You've built a complete streaming data pipeline from Kafka to Snowflake. This final page verifies performance, reviews costs, and provides patterns for extending the system.

┌─────────────────────────────────────────────────────────────────────────┐
│                    COMPLETE STREAMING PIPELINE                          │
├─────────────────────────────────────────────────────────────────────────┤
│                                                                         │
│  Producer              Kafka              Connector         Snowflake   │
│  ────────              ─────              ─────────         ─────────   │
│                                                                         │
│  ┌────────┐          ┌────────┐         ┌────────┐        ┌────────┐  │
│  │ Python │─────────▶│ order- │────────▶│ Snowfl │───────▶│ ORDER_ │  │
│  │ Producer│  <1s    │ events │  <5s    │ ake    │  <2s   │ EVENTS │  │
│  │        │          │ topic  │         │ Sink   │        │ table  │  │
│  └────────┘          └────────┘         └────────┘        └────────┘  │
│      │                    │                   │                 │       │
│      ▼                    ▼                   ▼                 ▼       │
│  ┌────────┐          ┌────────┐         ┌────────┐        ┌────────┐  │
│  │ Schema │          │ Schema │         │ Monitor│        │ dbt    │  │
│  │ Registry│          │ validate│         │ lag    │        │ models │  │
│  └────────┘          └────────┘         └────────┘        └────────┘  │
│                                                                         │
│  Total Latency: ~8 seconds (producer → queryable in Snowflake)         │
│  Cost: ~$200/month (Confluent Cloud Basic + Snowflake compute)         │
│                                                                         │
└─────────────────────────────────────────────────────────────────────────┘

Verify End-to-End Latency

Measure how long it takes for an event to flow from producer to Snowflake query.

Latency Test Script

Create test_latency.py:

#!/usr/bin/env python3
"""
Measure end-to-end latency from producer to Snowflake.
"""
import time
import json
import logging
from kafka_producer import KafkaProducer
import snowflake.connector
import boto3
from cryptography.hazmat.primitives import serialization
from cryptography.hazmat.backends import default_backend


logging.basicConfig(level=logging.INFO)
logger = logging.getLogger(__name__)


ORDER_EVENTS_SCHEMA = {
    "type": "record",
    "name": "OrderEvent",
    "namespace": "com.company.streaming",
    "fields": [
        {"name": "order_id", "type": "long"},
        {"name": "customer_id", "type": "string"},
        {
            "name": "order_status",
            "type": {
                "type": "enum",
                "name": "OrderStatus",
                "symbols": ["CREATED", "CONFIRMED", "SHIPPED", "DELIVERED", "CANCELLED"]
            }
        },
        {"name": "order_total", "type": "double"},
        {"name": "created_at", "type": "long", "logicalType": "timestamp-millis"}
    ]
}


def get_snowflake_connection():
    """Get authenticated Snowflake connection."""
    secrets_client = boto3.client('secretsmanager', region_name='eu-west-2')
    response = secrets_client.get_secret_value(SecretId='snowflake/svc-kafka-connector')
    creds = json.loads(response['SecretString'])

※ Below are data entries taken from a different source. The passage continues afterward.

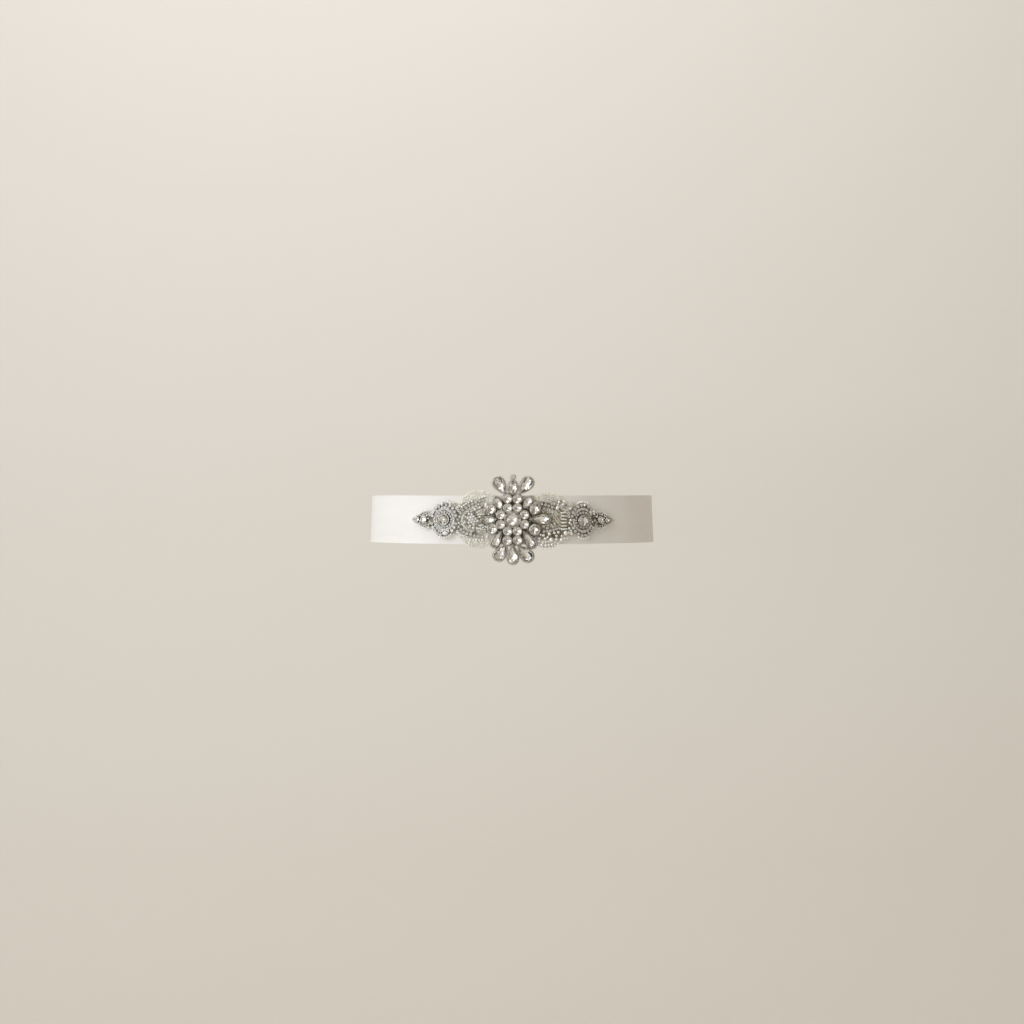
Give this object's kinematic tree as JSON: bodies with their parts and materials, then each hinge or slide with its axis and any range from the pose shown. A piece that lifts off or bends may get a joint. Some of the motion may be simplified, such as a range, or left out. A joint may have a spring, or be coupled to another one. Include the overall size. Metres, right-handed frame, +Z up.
{
  "type": "bridal sash",
  "caption": "Satin ribbon sash worn as an open ring round a waist, with a rhinestone and bead applique at centre front and a hooked lap at centre back.",
  "frame": {"origin": "middle of the waist that the sash goes round, half way up the ribbon at its sides", "axes": "+Z up the wearer, -Y towards the wearer's front, where the applique is, +X towards the wearer's left"},
  "size_m": [0.2466, 0.1916, 0.0753],
  "materials": {
    "ribbon_satin": "white double-faced satin ribbon",
    "backing_felt": "stiff cream felt",
    "beaded_net": "net sewn close with cream seed beads",
    "setting_silver": "antique silver plate, dark in its recesses",
    "crystal_glass": "clear cut glass, foiled at the back",
    "closure_nickel": "nickel-plated steel"
  },
  "bodies": {
    "root": {"applique_backing": "backing_felt", "bar_lower": "closure_nickel", "bar_upper": "closure_nickel", "bead_leaf_left": "crystal_glass", "bead_leaf_right": "crystal_glass", "fan_bottom_left": "crystal_glass", "fan_bottom_middle": "crystal_glass", "fan_bottom_right": "crystal_glass", "fan_top_left": "crystal_glass", "fan_top_middle": "crystal_glass", "fan_top_right": "crystal_glass", "finial": "crystal_glass", "hook_lower": "closure_nickel", "hook_upper": "closure_nickel", "leaf_left": "setting_silver", "leaf_right": "setting_silver", "medallion_frame": "setting_silver", "navette_left": "crystal_glass", "navette_lower_left": "crystal_glass", "navette_lower_right": "crystal_glass", "navette_right": "crystal_glass", "navette_upper_left": "crystal_glass", "navette_upper_right": "crystal_glass", "ribbon_band": "ribbon_satin", "rosette_left": "setting_silver", "rosette_right": "setting_silver", "stone_bottom_left": "crystal_glass", "stone_bottom_right": "crystal_glass", "stone_centre": "crystal_glass", "stone_leaf_left": "crystal_glass", "stone_leaf_right": "crystal_glass", "stone_left_lower": "crystal_glass", "stone_left_upper": "crystal_glass", "stone_right_lower": "crystal_glass", "stone_right_upper": "crystal_glass", "stone_ring_1": "crystal_glass", "stone_ring_2": "crystal_glass", "stone_ring_3": "crystal_glass", "stone_ring_4": "crystal_glass", "stone_ring_5": "crystal_glass", "stone_ring_6": "crystal_glass", "stone_ring_7": "crystal_glass", "stone_ring_8": "crystal_glass", "stone_rosette_left": "crystal_glass", "stone_rosette_right": "crystal_glass", "stone_top_left": "crystal_glass", "stone_top_right": "crystal_glass", "wing_left": "beaded_net", "wing_right": "beaded_net"}
  },
  "joints": []
}
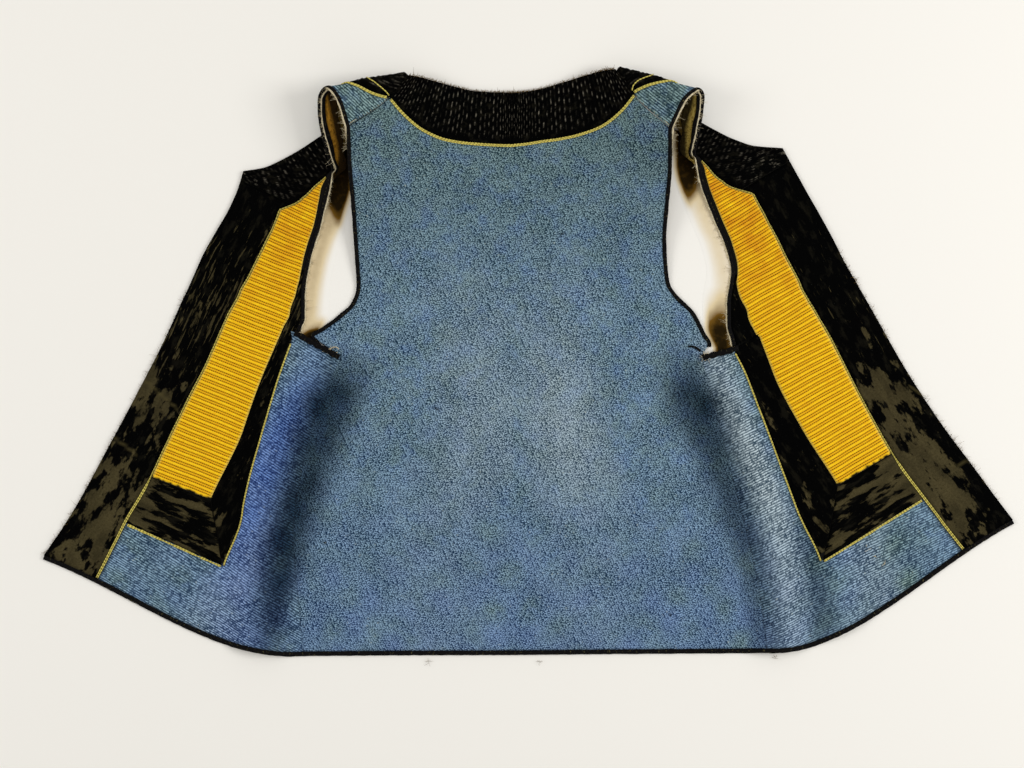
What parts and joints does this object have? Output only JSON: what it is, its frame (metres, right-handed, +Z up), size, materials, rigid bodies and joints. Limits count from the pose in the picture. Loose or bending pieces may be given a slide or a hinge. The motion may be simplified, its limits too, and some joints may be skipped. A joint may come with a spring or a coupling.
{
  "type": "folk waistcoat",
  "caption": "Open sleeveless folk waistcoat laid flat with its outside up: blue twill body, black velvet trims, ribbed yellow front panels and straps doubled back over the shoulders.",
  "frame": {"origin": "on the table under the middle of the garment's bounding box", "axes": "+X towards the wearer's right in the picture's view (the picture's right), +Y from the hem towards the neck, +Z up from the table"},
  "size_m": [0.7764, 0.4698, 0.0393],
  "materials": {
    "blue_wool": "matt twill-woven wool, worn",
    "black_velvet": "cotton velvet, matt, rubbed bare in places",
    "yellow_silk": "couched cords, softly shiny",
    "yellow_braid": "chain-stitched braid, satin",
    "black_binding": "plain cotton tape, matt",
    "cream_linen": "raw linen edge, matt",
    "tan_lining": "plain cotton lining, matt"
  },
  "bodies": {
    "root": {"back": "blue_wool", "front_left": "blue_wool", "front_right": "blue_wool", "neckband_back": "black_velvet", "neckband_left": "black_velvet", "neckband_right": "black_velvet", "band_left": "black_velvet", "band_right": "black_velvet", "strip_left": "black_velvet", "strip_right": "black_velvet", "foot_left": "black_velvet", "foot_right": "black_velvet", "panel_left": "yellow_silk", "panel_right": "yellow_silk", "piping_back": "yellow_braid", "piping_left": "yellow_braid", "piping_right": "yellow_braid", "braid_yoke_left": "yellow_braid", "braid_yoke_right": "yellow_braid", "braid_inner_left": "yellow_braid", "braid_inner_right": "yellow_braid", "braid_outer_left": "yellow_braid", "braid_outer_right": "yellow_braid", "braid_foot_left": "yellow_braid", "braid_foot_right": "yellow_braid", "binding_left": "black_binding", "binding_right": "black_binding", "facing_left": "black_binding", "facing_right": "black_binding", "roll_left": "black_binding", "roll_right": "black_binding", "hem_binding": "black_binding", "cream_left": "cream_linen", "cream_right": "cream_linen", "lining_left": "tan_lining", "lining_right": "tan_lining"}
  },
  "joints": []
}
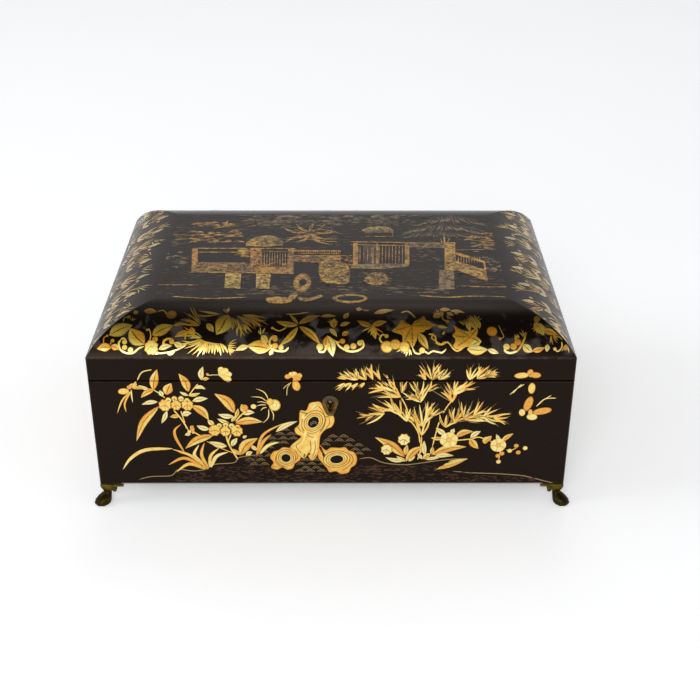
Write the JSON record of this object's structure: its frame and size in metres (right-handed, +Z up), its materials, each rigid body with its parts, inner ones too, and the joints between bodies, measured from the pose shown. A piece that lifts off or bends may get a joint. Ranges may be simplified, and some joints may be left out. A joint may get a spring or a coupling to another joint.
{
  "type": "sewing box",
  "caption": "Lacquered sewing box on cast paw feet, with a hinged lid with curved shoulders, a box lock and a lift-out tray with lidded compartments.",
  "frame": {"origin": "on the floor, under the middle of the box", "axes": "+X along the front to the right, +Y to the back, +Z up; the front faces -Y"},
  "size_m": [0.3712, 0.2642, 0.1556],
  "materials": {
    "black_lacquer": "gloss lacquer with gilt decoration",
    "cast_brass": "cast, darkened on the paws",
    "dark_brass": "worn, darkened",
    "yellow_brass": "polished",
    "steel": "plain",
    "velvet": "velvet pile",
    "turned_bone": "polished bone"
  },
  "bodies": {
    "case": {"front_wall": "black_lacquer", "back_wall": "black_lacquer", "left_wall": "black_lacquer", "right_wall": "black_lacquer", "bottom_board": "black_lacquer", "tray_bearer_left": "black_lacquer", "tray_bearer_right": "black_lacquer", "foot_front_left": "cast_brass", "foot_front_right": "cast_brass", "foot_back_left": "cast_brass", "foot_back_right": "cast_brass", "escutcheon": "dark_brass", "lock_plate": "yellow_brass", "lock_cap": "yellow_brass", "drill_pin": "steel", "bolt_spring": "steel", "hinge_left_case_leaf": "yellow_brass", "hinge_right_case_leaf": "yellow_brass", "hinge_left_pin": "yellow_brass", "hinge_right_pin": "yellow_brass", "case_screws": "steel"},
    "lid": {"lid_front_rail": "black_lacquer", "lid_back_rail": "black_lacquer", "lid_left_rail": "black_lacquer", "lid_right_rail": "black_lacquer", "lid_top_panel": "black_lacquer", "hinge_left_lid_leaf": "yellow_brass", "hinge_right_lid_leaf": "yellow_brass", "link_plate": "yellow_brass", "link_loops": "yellow_brass", "lid_screws": "steel"},
    "lock_bolt": {"lock_bolt": "steel"},
    "tray": {"tray_front": "black_lacquer", "tray_back": "black_lacquer", "tray_left": "black_lacquer", "tray_right": "black_lacquer", "tray_bottom": "black_lacquer", "bank_divider_left": "black_lacquer", "bank_divider_right": "black_lacquer", "cross_dividers": "black_lacquer", "trough_dividers": "black_lacquer", "well_dividers": "black_lacquer", "lid_ledges": "black_lacquer", "pincushion": "velvet"},
    "compartment_lid_left_front": {"compartment_lid_left_front": "black_lacquer", "knob_left_front": "turned_bone"},
    "compartment_lid_left_middle": {"compartment_lid_left_middle": "black_lacquer", "knob_left_middle": "turned_bone"},
    "compartment_lid_left_back": {"compartment_lid_left_back": "black_lacquer", "knob_left_back": "turned_bone"},
    "compartment_lid_right_front": {"compartment_lid_right_front": "black_lacquer", "knob_right_front": "turned_bone"},
    "compartment_lid_right_middle": {"compartment_lid_right_middle": "black_lacquer", "knob_right_middle": "turned_bone"},
    "compartment_lid_right_back": {"compartment_lid_right_back": "black_lacquer", "knob_right_back": "turned_bone"}
  },
  "joints": [
    {"name": "lid_hinge", "type": "hinge", "parent": "case", "child": "lid", "pos_m": [0, 0.1265, 0.1112], "axis": [-1, 0, 0], "range_deg": [0, 100]},
    {"name": "bolt_throw", "type": "slide", "parent": "case", "child": "lock_bolt", "axis": [1, 0, 0], "range_m": [0, 0.0045]},
    {"name": "tray_lift", "type": "slide", "parent": "case", "child": "tray", "axis": [0, 0, 1], "range_m": [0, 0.015]},
    {"name": "compartment_lid_left_front_lift", "type": "slide", "parent": "tray", "child": "compartment_lid_left_front", "axis": [0, 0, 1], "range_m": [0, 0.01]},
    {"name": "compartment_lid_left_middle_lift", "type": "slide", "parent": "tray", "child": "compartment_lid_left_middle", "axis": [0, 0, 1], "range_m": [0, 0.01]},
    {"name": "compartment_lid_left_back_lift", "type": "slide", "parent": "tray", "child": "compartment_lid_left_back", "axis": [0, 0, 1], "range_m": [0, 0.01]},
    {"name": "compartment_lid_right_front_lift", "type": "slide", "parent": "tray", "child": "compartment_lid_right_front", "axis": [0, 0, 1], "range_m": [0, 0.01]},
    {"name": "compartment_lid_right_middle_lift", "type": "slide", "parent": "tray", "child": "compartment_lid_right_middle", "axis": [0, 0, 1], "range_m": [0, 0.01]},
    {"name": "compartment_lid_right_back_lift", "type": "slide", "parent": "tray", "child": "compartment_lid_right_back", "axis": [0, 0, 1], "range_m": [0, 0.01]}
  ]
}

    private_key = serialization.load_pem_private_key(
        creds['private_key'].encode('utf-8'),
        password=None,
        backend=default_backend()
    )
    private_key_bytes = private_key.private_bytes(
        encoding=serialization.Encoding.DER,
        format=serialization.PrivateFormat.PKCS8,
        encryption_algorithm=serialization.NoEncryption()
    )

    return snowflake.connector.connect(
        account=creds['account'],
        user=creds['user'],
        private_key=private_key_bytes,
        warehouse=creds['warehouse'],
        database=creds['database'],
        schema=creds['schema'],
        role=creds['role']
    )


def main():
    print("🚀 Starting end-to-end latency test...\n")

    # Generate unique test order ID
    test_order_id = int(time.time() * 1000)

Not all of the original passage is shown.